Slugger points us to last Thursday’s Times and an attack by Dean Godson on the British Government consultative group set up to look at ways of dealing with the legacy of the Troubles:
Concepts such as “transitional justice” may be suitable for
describing events in South Africa, Guatemala or Argentina, where state
forces committed the lion’s share of the atrocities. They have no place
in Northern Ireland where the lion’s share of the atrocities was
committed by terrorists.
The leaks from the consultative group
suggest that its focus will be on British state crimes. Why? Surely the
role of elements of the Irish State in setting up the Provisionals in
1970 is at least as worthwhile a subject of inquiry. Why are there
never inquiries into the IRA’s campaign of ethnic cleansing in
Fermanagh? (Times)
What’s strange here is that Dean Godson assumes that British state violence and IRA violence are mutually exclusive categories.
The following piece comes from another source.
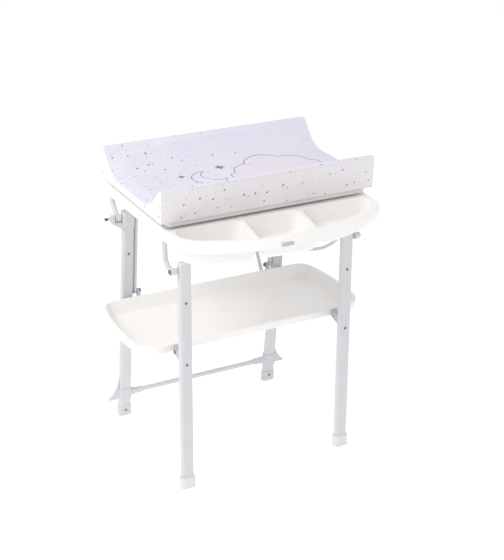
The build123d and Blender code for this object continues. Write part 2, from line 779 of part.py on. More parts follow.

Yet this is the very person who claims he was told by the late Fr Denis Faul that Martin McGuinness was an MI6 agent, an allegation that potentially implicates the British state in a whole swathe of IRA activity, if true.
If we are to take Godson seriously on that point, then surely that is exactly the kind of issue that a truth commission should be investigating.
And if we are not to take him seriously on that point, then why take him seriously on anything else?
Speaking of contested versions of the truth, has anyone heard any more about Policy Exchange’s threatened lawsuit against Newsnight?